The blue orchard bee, also known as the orchard mason bee, is undergoing intensive study by the U.S. Department of Agriculture pollinating insect research unit at Utah State University at Logan. James Cane, an entomologist there, says a million blue orchards are now pollinating crops in California. Like honeybees, the species can pollinate a variety of flora, including almond, peach, plum, cherry and apple trees. Unlike honeybees, however, they tend to live alone, typically in boreholes made by beetles in dead trees. In cultivation, the bees will happily occupy holes drilled into lumber or even Styrofoam blocks.

The blue orchards rarely sting and, because of their solitary nature, do not swarm. They are incredibly efficient pollinators: for fruit trees, 2,000 blue orchards can do the work of 100,000 honeybees.
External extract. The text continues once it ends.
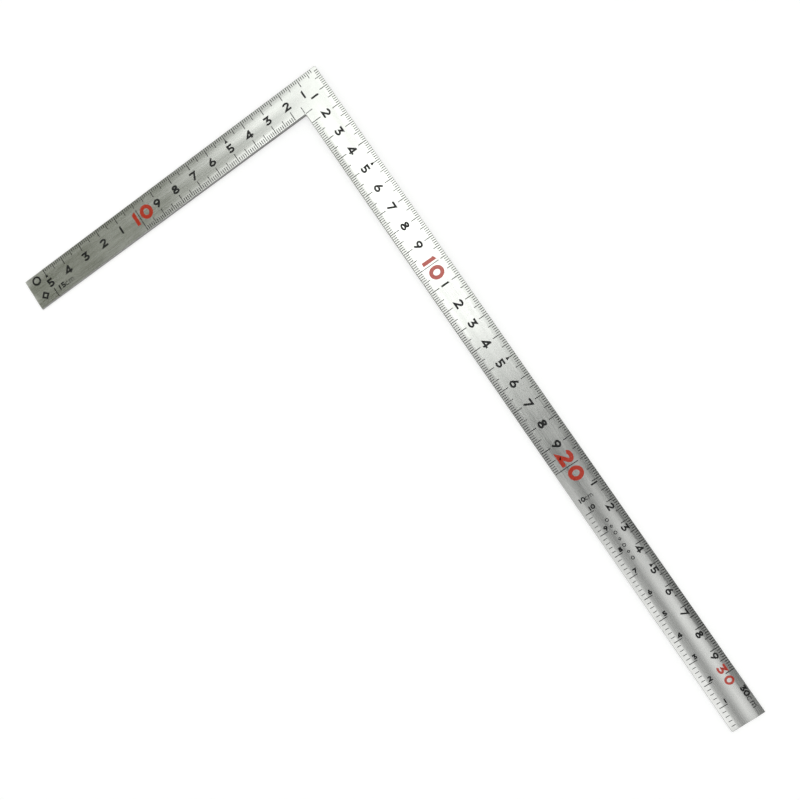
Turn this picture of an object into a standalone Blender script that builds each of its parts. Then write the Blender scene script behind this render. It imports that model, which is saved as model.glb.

Their biggest drawback is that beekeepers can increase their population only by a factor of three to eight a year; a honeybee colony can expand from several dozen individuals to 20,000 in a few months.

“We’re still in the development stage” of applying the USDA’s research, says David Moreland, CEO of AgPollen, which is supplying blue orchard bees to the California almond industry. Last season local almond growers were paying up to $300 for enough honeybees to work an acre, 10 times what they paid a decade ago, making the blue orchard bees cost-competitive, albeit only barely.